You can further divide tangible goods into categories such as economic and non-economic goods and consumer and producer goods. Goods that you buy are economic goods. They come with a price and are affected by demand and supply factors. Non-economic goods are free.
Consumer goods are goods that directly satisfy human needs. These include durable (fuel, bread, milk, rice) and non-durable goods (garments, cars, fans). Producer goods include goods that you can further use to produce other goods. These include goods such as machines and agricultural raw materials.
Intermediate and Final Goods
Intermediate goods are goods that one production unit sells to another for resale or further production. For instance, a farmer may sell wheat to a company. A company may then buy that wheat and further process it to create bread. Here wheat is an intermediary product.
Final goods are goods that are produced for final consumption or investment and not for resale. It is very important for you to understand the difference between an intermediary product and a final product. When a municipal corporation provides electricity to a production unit or a company, then it is an intermediary good. However, when the same electricity is supplied to households for direct consumption, it becomes a final good.
Now that you are familiar with the concept of goods in economics, let’s try and understand the concept of price. You can define price as the compensation you pay to another party in return for one unit of goods or services. The price of a product or a service usually depends on its supply and demand. And the demand and supply factors in an open economy usually balance on their own.
When a product’s supply is excessive, then the prices are usually low. This causes the production to decrease to a point where there is a balance between the demand and supply. When the demand for the same product increases and doesn’t match the supply, the price of the product increases. This entire system of price based on demand and supply factors is also referred to as the price theory.

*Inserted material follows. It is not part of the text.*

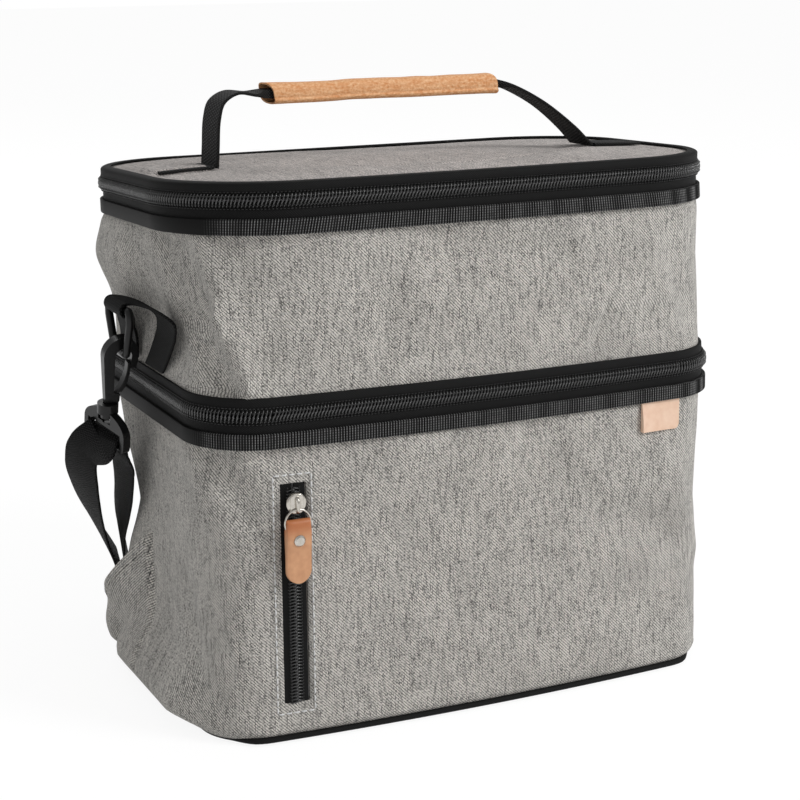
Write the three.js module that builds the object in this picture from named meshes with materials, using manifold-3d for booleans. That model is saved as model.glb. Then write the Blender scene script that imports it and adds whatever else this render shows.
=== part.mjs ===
// A soft two-deck insulated lunch bag with a tilting upper compartment and a zipped lid.
// Millimetres, +Z up. The origin is the middle of the base, +X is the wearer's right, -Y is the front.
import * as THREE from "three";
import { mergeVertices } from "three/addons/utils/BufferGeometryUtils.js";
import Module from "manifold-3d";

const wasm = await Module();
wasm.setup();

// Plan of the bag at its base, at the middle zip and at the top zip
const baseHalfWidth = 135.5;
const baseHalfDepth = 84;
const midHalfWidth = 133.5;
const midHalfDepth = 82;
const topHalfWidth = 138.4;
const topHalfDepth = 80.5;
const frontRadius = 28;
const frontRadiusTop = 53;
const rearRadius = 36;
const rearRadiusTop = 47;
const frontBow = 6;

// The soft walls give way between the floor and the band: the sides dip and the rear corners round off
const sideDip = 3;
const rearSlack = 20;
const upperSlack = 0.3;
const slackHeight = 0.55;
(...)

Although in a free economy the demand and supply factors balance out themselves, sometimes these forces are affected by government subsidies or industrial manipulation. Consequently, the prices also change.
Gross Domestic Product (GDP) and Welfare
Now that you have understood the concepts of goods and prices, let’s see how they affect the GDP of an economy. Let’s first understand what’s GDP? You can define GDP as the total value of goods and services produced in a country within a specific period. The GDP is usually calculated on an annual basis.
You can calculate an economy’s GDP using the income and expenditure methods. After computing the GDP, you can measure it with the GDP of the previous year. Usually, GDP is used as a tool to the indicate economic performance of a country.
Although the GDP is an important indicator of economic growth, a country’s good GDP doesn’t necessarily translate to good welfare and well-being. Let’s see why. First, if a country’s GDP rises, it may not consequently increase the well-being of its people. The GDP rise may be distributed among a handful of companies. For others, the income may have fallen.
Second, there are several transactions and activities that are non-monetary. Money does not matter in such transactions. For instance, volunteer work is a non-monetary activity as there is no income generated.
Finally, there are black markets in several developing countries. In black markets, trading generally involves the swapping of goods and services, and money isn’t involved. Consequently, as money may or may not be exchanged, GDP cannot be calculated. So, although the GDP is an effective tool to measure economic growth, it doesn’t really measure the well-being or the welfare of the people.
Identify whether the following statement is true or false.
“The sand on a beach shore comes under the category of an economic good.”
Beach sand is freely available. It does not have a monetary value associated with it and is hence a non-economic good.